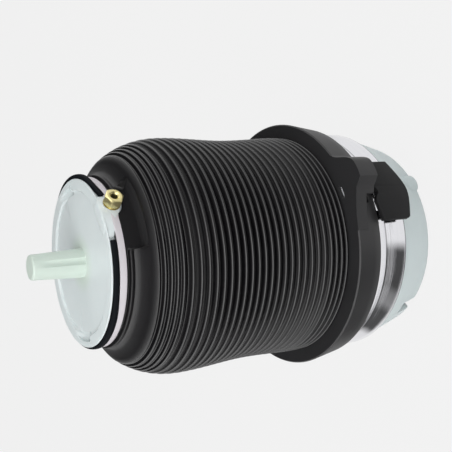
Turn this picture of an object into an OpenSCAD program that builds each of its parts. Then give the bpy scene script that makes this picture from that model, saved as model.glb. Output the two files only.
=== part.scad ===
// Air suspension spring: a rolling sleeve between an aluminium guide can and a piston,
// covered by a convoluted dust boot. +Z runs from the base face up to the cap's spigot.
// +X points at the air fitting. All sizes are in millimetres and degrees.

/* [Overall] */
// Height from the base face to the cap face, at ride height
body_h = 242.6; // [240:0.2:250]
// Clearance between parts that are fixed to each other
fit_gap = 0.1; // [0.05:0.01:0.15]
// Clearance between the guide can or cap and the soft parts
soft_gap = 0.3; // [0.25:0.05:0.5]

/* [Base seat] */
// Step from the can's lower edge in to the castellated rim
rim_inset = 10.1; // [9:0.1:11]
// Radial width of the rim at the base face
rim_w = 4; // [3:0.5:5]
// Height of the cone from the base face to the can's rolled edge
cone_h = 33.5; // [32:0.5:35]
// Wall of the cone outside the cored groove
cone_wall = 3.5; // [2.5:0.5:4]
// Height of the floor's underside
floor_z = 10; // [8:0.5:12]
// Thickness of the floor
floor_t = 4; // [3:0.5:5]
// Wall of the collar that carries the sleeve
collar_t = 2.6; // [2.2:0.1:3]
// Height of the chamber's collar above the base face
collar_top = 62; // [60:1:66]
// Bore radius of the central locating socket
socket_r = 10; // [8:0.5:12]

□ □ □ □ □

§ What is required
Select all lines in the listing that include the word "parts".

§ Task response
Turn this picture of an object into an OpenSCAD program that builds each of its parts. Then give the bpy scene script that makes this picture from that model, saved as model.glb. Output the two files only.
// Clearance between parts that are fixed to each other
// Clearance between the guide can or cap and the soft parts